When you perform a backup you start adding blocks to the data folder. Once each disk backup ends, the corresponding manifest is copied over to the VM folder.
If you interrupt a backup via Ctr+C per instance, you are going to have new blocks. Some of them will be associated to a manifest file, should the disk copy be completed, some others will be orphan blocks without any manifest file.
Asuming the simplest case, namely: a one .vmdk disk VM. If you interrupt the backup in the middle of the only -flat.vmdk file copy process. You are going to leave orphan blocks in the data folder. The timestamped folder is usually removed automatically. Doing the same with the copied blocks would require a lot of time and would make Ctr+C'ing some backup job a really annoying experience.
These blocks can't be matched to any VM, as they are the blocks that are new to that restore point. They will remain in the data folder and will be overwritten in case they are found again in some subsequent backup cycle.
They won't be an issue, still they will occuppy some space. This space will be minimal, as the increment of data from one backup cycle to the next is usually limited and most of them will be again present in subsequent backups, maybe a few MB could be regained by pruning them, still it's not worth doing it.

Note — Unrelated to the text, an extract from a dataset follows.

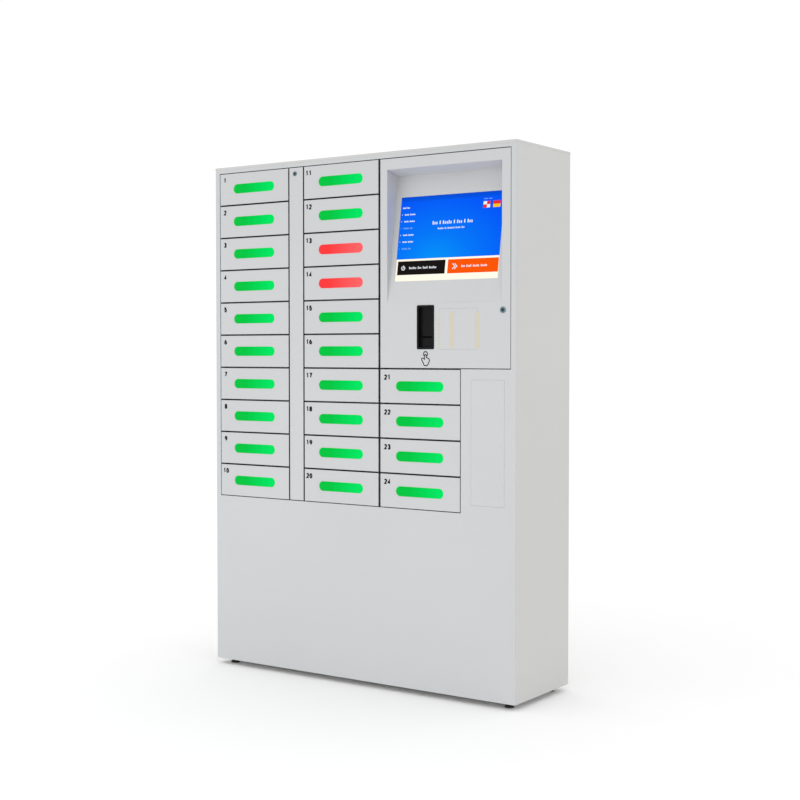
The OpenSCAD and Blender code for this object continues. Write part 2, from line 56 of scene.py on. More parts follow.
class Recipe:
    """A procedural material: its shader, its object coordinates and short ways to add nodes."""

    def __init__(self, name, colour, roughness, metallic=0.0):
        self.material = bpy.data.materials.new(name)
        self.material.use_nodes = True
        self.tree = self.material.node_tree
        self.shader = self.tree.nodes["Principled BSDF"]
        self.place = self.add("ShaderNodeTexCoord").outputs["Object"]
        self.set("Base Color", (*colour, 1.0))
        self.set("Roughness", roughness)
        self.set("Metallic", metallic)

    def add(self, kind, **settings):
        node = self.tree.nodes.new(kind)
        for name, value in settings.items():
            setattr(node, name, value)
        return node

    def set(self, socket, value):
        self.shader.inputs[socket].default_value = value

    def link(self, source, target):
        self.tree.links.new(source, target)

    def noise(self, scale, detail=2.0, stretch=(1, 1, 1), roughness=0.5):
        mapping = self.add("ShaderNodeMapping")
        mapping.inputs["Scale"].default_value = stretch
        self.link(self.place, mapping.inputs["Vector"])
        node = self.add("ShaderNodeTexNoise")
        node.inputs["Scale"].default_value = scale
        node.inputs["Detail"].default_value = detail
        node.inputs["Roughness"].default_value = roughness
        self.link(mapping.outputs["Vector"], node.inputs["Vector"])
        return node.outputs["Fac"]

    def spread(self, source, low, high, bottom=0.3, top=0.7):
        """Maps a value that runs from bottom to top onto low to high."""
        node = self.add("ShaderNodeMapRange")
        node.inputs["From Min"].default_value = bottom
        node.inputs["From Max"].default_value = top
        node.inputs["To Min"].default_value = low
        node.inputs["To Max"].default_value = high
        self.link(source, node.inputs["Value"])
        return node.outputs["Result"]

    def ramp(self, source, stops):
        """A colour ramp through (position, rgb) stops."""
        node = self.add("ShaderNodeValToRGB")
        elements = node.color_ramp.elements
        while len(elements) < len(stops):
            elements.new(0.5)
        for element, (position, colour) in zip(elements, stops):
            element.position = position
            element.color = (*colour, 1.0)
        self.link(source, node.inputs["Fac"])
        return node.outputs["Color"]

    def rough(self, source, low, high):
        self.link(self.spread(source, low, high), self.shader.inputs["Roughness"])

    def bump(self, source, height, strength=1.0):
        """Relief of the given height in metres."""
        node = self.add("ShaderNodeBump")
        node.inputs["Strength"].default_value = strength
        node.inputs["Distance"].default_value = height
        self.link(source, node.inputs["Height"])
        if self.shader.inputs["Normal"].is_linked:
            self.link(self.shader.inputs["Normal"].links[0].from_socket, node.inputs["Normal"])
        self.link(node.outputs["Normal"], self.shader.inputs["Normal"])

    def glow(self, colour_socket, strength):
        self.link(colour_socket, self.shader.inputs["Emission Color"])
        self.set("Emission Strength", strength)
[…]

In fact we haven't even provided a mechanism to prune orphan blocks. Maybe in the future, although this is not a priority. The reason for this type of pruning not being a priority to us can be deduced from the exposed above: only some minimal space will be regained, if some at all, while pruning this data would require traversing all blocks in the FS to check whether they are present in the .blocklog file or not. Approximately about the same time a prune process requires, given that the most time consuming task would be the stat() system call itself for every block in the repo.
One possibility to avoid leaving these orphan blocks would be to copy the blocks to a temp hyerarchy to then rename them to their final positions. We have evaluated this possibility since the beginning, still it could take quite a bit to rename them to their final destination folder. We'll keep this in mind and eventually incorporate it as an improvement if we find the average amount of time required to rename the blocks is worth the benefit.
To those of you getting sick thinking about those orphan blocks there, we just remind you that engineering is about results, not perfect beauty. When beauty can be achieved it's a bonus, still it's not the aim of the project. If you can't still get those blocks out of your mind, we would suggest that you start a career in mathematics ;-)